▶ **DATA SEGMENT**

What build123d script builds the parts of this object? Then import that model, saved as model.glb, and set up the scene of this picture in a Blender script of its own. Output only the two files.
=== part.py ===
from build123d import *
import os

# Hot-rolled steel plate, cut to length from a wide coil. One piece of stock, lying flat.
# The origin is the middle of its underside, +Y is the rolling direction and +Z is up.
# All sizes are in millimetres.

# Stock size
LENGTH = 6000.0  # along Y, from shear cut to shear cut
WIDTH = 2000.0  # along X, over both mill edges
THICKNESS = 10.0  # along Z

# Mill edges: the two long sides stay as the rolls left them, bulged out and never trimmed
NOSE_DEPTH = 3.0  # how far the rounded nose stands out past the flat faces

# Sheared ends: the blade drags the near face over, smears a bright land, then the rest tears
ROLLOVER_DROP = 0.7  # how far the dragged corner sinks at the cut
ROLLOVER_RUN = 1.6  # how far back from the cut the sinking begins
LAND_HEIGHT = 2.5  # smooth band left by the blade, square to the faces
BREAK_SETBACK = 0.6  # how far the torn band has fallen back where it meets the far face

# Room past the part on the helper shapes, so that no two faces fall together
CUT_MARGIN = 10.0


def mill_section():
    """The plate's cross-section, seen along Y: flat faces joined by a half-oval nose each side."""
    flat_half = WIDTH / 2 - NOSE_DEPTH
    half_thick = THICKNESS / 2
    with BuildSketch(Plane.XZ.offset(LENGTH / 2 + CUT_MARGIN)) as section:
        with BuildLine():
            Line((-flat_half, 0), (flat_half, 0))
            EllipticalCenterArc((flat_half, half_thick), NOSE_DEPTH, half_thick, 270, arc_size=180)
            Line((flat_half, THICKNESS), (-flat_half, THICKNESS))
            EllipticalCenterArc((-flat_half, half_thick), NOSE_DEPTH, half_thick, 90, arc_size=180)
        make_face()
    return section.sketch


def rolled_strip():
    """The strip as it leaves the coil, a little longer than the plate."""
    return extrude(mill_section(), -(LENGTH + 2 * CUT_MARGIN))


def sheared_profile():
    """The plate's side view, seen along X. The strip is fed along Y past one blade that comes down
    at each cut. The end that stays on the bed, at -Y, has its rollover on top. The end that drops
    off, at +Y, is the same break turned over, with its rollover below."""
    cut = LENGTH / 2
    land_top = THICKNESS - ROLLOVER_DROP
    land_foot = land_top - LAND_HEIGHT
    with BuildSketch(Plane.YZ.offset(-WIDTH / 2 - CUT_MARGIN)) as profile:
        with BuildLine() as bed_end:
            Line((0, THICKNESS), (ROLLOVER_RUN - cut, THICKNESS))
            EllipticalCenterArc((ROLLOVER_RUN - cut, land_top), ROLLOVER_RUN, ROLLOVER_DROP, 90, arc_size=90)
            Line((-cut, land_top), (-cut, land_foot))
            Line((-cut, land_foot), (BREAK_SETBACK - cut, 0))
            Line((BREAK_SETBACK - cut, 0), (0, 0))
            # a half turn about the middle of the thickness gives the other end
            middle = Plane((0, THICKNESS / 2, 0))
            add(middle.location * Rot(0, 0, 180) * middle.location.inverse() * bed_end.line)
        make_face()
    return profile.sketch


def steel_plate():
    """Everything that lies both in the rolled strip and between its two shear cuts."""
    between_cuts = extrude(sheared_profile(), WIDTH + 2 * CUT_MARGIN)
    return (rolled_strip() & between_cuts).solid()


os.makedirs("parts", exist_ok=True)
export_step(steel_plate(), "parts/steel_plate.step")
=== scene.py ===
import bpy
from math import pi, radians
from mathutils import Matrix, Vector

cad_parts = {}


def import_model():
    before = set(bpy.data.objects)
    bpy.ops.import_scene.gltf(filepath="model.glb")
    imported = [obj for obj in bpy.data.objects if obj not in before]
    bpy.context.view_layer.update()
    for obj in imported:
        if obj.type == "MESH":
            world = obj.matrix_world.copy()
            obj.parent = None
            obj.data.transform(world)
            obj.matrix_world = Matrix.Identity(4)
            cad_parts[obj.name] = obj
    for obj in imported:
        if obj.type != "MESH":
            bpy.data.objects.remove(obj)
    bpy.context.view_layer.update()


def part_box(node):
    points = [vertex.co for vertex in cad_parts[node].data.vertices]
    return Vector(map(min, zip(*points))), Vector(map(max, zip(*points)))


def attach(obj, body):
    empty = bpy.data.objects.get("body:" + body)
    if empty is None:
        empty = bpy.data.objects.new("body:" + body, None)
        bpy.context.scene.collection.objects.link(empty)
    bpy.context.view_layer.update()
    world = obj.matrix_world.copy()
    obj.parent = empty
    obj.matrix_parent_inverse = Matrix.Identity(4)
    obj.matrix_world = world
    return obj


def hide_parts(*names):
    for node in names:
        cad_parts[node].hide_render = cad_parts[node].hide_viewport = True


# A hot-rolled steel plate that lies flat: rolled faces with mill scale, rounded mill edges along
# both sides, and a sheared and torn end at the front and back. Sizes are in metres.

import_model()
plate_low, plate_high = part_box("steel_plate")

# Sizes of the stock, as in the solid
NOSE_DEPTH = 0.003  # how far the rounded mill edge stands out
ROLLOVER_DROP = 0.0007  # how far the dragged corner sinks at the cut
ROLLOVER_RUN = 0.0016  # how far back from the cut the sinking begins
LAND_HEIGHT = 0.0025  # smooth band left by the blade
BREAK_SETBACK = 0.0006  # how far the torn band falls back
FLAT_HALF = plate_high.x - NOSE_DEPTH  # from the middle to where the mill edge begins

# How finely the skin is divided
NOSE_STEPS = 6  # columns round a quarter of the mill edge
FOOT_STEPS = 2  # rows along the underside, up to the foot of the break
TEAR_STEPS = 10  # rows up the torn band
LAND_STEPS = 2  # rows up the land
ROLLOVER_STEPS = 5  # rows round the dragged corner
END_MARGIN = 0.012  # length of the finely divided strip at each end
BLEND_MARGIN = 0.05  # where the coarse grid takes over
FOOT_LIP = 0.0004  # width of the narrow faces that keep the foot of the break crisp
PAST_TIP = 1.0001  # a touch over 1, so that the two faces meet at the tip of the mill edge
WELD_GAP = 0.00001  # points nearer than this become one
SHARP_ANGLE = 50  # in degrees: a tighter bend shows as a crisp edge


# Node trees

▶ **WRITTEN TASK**
Output the full listing exactly as it stands.

▶ **EXERCISE RESPONSE**
What build123d script builds the parts of this object? Then import that model, saved as model.glb, and set up the scene of this picture in a Blender script of its own. Output only the two files.
=== part.py ===
from build123d import *
import os

# Hot-rolled steel plate, cut to length from a wide coil. One piece of stock, lying flat.
# The origin is the middle of its underside, +Y is the rolling direction and +Z is up.
# All sizes are in millimetres.

# Stock size
LENGTH = 6000.0  # along Y, from shear cut to shear cut
WIDTH = 2000.0  # along X, over both mill edges
THICKNESS = 10.0  # along Z

# Mill edges: the two long sides stay as the rolls left them, bulged out and never trimmed
NOSE_DEPTH = 3.0  # how far the rounded nose stands out past the flat faces

# Sheared ends: the blade drags the near face over, smears a bright land, then the rest tears
ROLLOVER_DROP = 0.7  # how far the dragged corner sinks at the cut
ROLLOVER_RUN = 1.6  # how far back from the cut the sinking begins
LAND_HEIGHT = 2.5  # smooth band left by the blade, square to the faces
BREAK_SETBACK = 0.6  # how far the torn band has fallen back where it meets the far face

# Room past the part on the helper shapes, so that no two faces fall together
CUT_MARGIN = 10.0


def mill_section():
    """The plate's cross-section, seen along Y: flat faces joined by a half-oval nose each side."""
    flat_half = WIDTH / 2 - NOSE_DEPTH
    half_thick = THICKNESS / 2
    with BuildSketch(Plane.XZ.offset(LENGTH / 2 + CUT_MARGIN)) as section:
        with BuildLine():
            Line((-flat_half, 0), (flat_half, 0))
            EllipticalCenterArc((flat_half, half_thick), NOSE_DEPTH, half_thick, 270, arc_size=180)
            Line((flat_half, THICKNESS), (-flat_half, THICKNESS))
            EllipticalCenterArc((-flat_half, half_thick), NOSE_DEPTH, half_thick, 90, arc_size=180)
        make_face()
    return section.sketch


def rolled_strip():
    """The strip as it leaves the coil, a little longer than the plate."""
    return extrude(mill_section(), -(LENGTH + 2 * CUT_MARGIN))


def sheared_profile():
    """The plate's side view, seen along X. The strip is fed along Y past one blade that comes down
    at each cut. The end that stays on the bed, at -Y, has its rollover on top. The end that drops
    off, at +Y, is the same break turned over, with its rollover below."""
    cut = LENGTH / 2
    land_top = THICKNESS - ROLLOVER_DROP
    land_foot = land_top - LAND_HEIGHT
    with BuildSketch(Plane.YZ.offset(-WIDTH / 2 - CUT_MARGIN)) as profile:
        with BuildLine() as bed_end:
            Line((0, THICKNESS), (ROLLOVER_RUN - cut, THICKNESS))
            EllipticalCenterArc((ROLLOVER_RUN - cut, land_top), ROLLOVER_RUN, ROLLOVER_DROP, 90, arc_size=90)
            Line((-cut, land_top), (-cut, land_foot))
            Line((-cut, land_foot), (BREAK_SETBACK - cut, 0))
            Line((BREAK_SETBACK - cut, 0), (0, 0))
            # a half turn about the middle of the thickness gives the other end
            middle = Plane((0, THICKNESS / 2, 0))
            add(middle.location * Rot(0, 0, 180) * middle.location.inverse() * bed_end.line)
        make_face()
    return profile.sketch


def steel_plate():
    """Everything that lies both in the rolled strip and between its two shear cuts."""
    between_cuts = extrude(sheared_profile(), WIDTH + 2 * CUT_MARGIN)
    return (rolled_strip() & between_cuts).solid()


os.makedirs("parts", exist_ok=True)
export_step(steel_plate(), "parts/steel_plate.step")
=== scene.py ===
import bpy
from math import pi, radians
from mathutils import Matrix, Vector

cad_parts = {}


def import_model():
    before = set(bpy.data.objects)
    bpy.ops.import_scene.gltf(filepath="model.glb")
    imported = [obj for obj in bpy.data.objects if obj not in before]
    bpy.context.view_layer.update()
    for obj in imported:
        if obj.type == "MESH":
            world = obj.matrix_world.copy()
            obj.parent = None
            obj.data.transform(world)
            obj.matrix_world = Matrix.Identity(4)
            cad_parts[obj.name] = obj
    for obj in imported:
        if obj.type != "MESH":
            bpy.data.objects.remove(obj)
    bpy.context.view_layer.update()


def part_box(node):
    points = [vertex.co for vertex in cad_parts[node].data.vertices]
    return Vector(map(min, zip(*points))), Vector(map(max, zip(*points)))


def attach(obj, body):
    empty = bpy.data.objects.get("body:" + body)
    if empty is None:
        empty = bpy.data.objects.new("body:" + body, None)
        bpy.context.scene.collection.objects.link(empty)
    bpy.context.view_layer.update()
    world = obj.matrix_world.copy()
    obj.parent = empty
    obj.matrix_parent_inverse = Matrix.Identity(4)
    obj.matrix_world = world
    return obj


def hide_parts(*names):
    for node in names:
        cad_parts[node].hide_render = cad_parts[node].hide_viewport = True


# A hot-rolled steel plate that lies flat: rolled faces with mill scale, rounded mill edges along
# both sides, and a sheared and torn end at the front and back. Sizes are in metres.

import_model()
plate_low, plate_high = part_box("steel_plate")

# Sizes of the stock, as in the solid
NOSE_DEPTH = 0.003  # how far the rounded mill edge stands out
ROLLOVER_DROP = 0.0007  # how far the dragged corner sinks at the cut
ROLLOVER_RUN = 0.0016  # how far back from the cut the sinking begins
LAND_HEIGHT = 0.0025  # smooth band left by the blade
BREAK_SETBACK = 0.0006  # how far the torn band falls back
FLAT_HALF = plate_high.x - NOSE_DEPTH  # from the middle to where the mill edge begins

# How finely the skin is divided
NOSE_STEPS = 6  # columns round a quarter of the mill edge
FOOT_STEPS = 2  # rows along the underside, up to the foot of the break
TEAR_STEPS = 10  # rows up the torn band
LAND_STEPS = 2  # rows up the land
ROLLOVER_STEPS = 5  # rows round the dragged corner
END_MARGIN = 0.012  # length of the finely divided strip at each end
BLEND_MARGIN = 0.05  # where the coarse grid takes over
FOOT_LIP = 0.0004  # width of the narrow faces that keep the foot of the break crisp
PAST_TIP = 1.0001  # a touch over 1, so that the two faces meet at the tip of the mill edge
WELD_GAP = 0.00001  # points nearer than this become one
SHARP_ANGLE = 50  # in degrees: a tighter bend shows as a crisp edge


# Node trees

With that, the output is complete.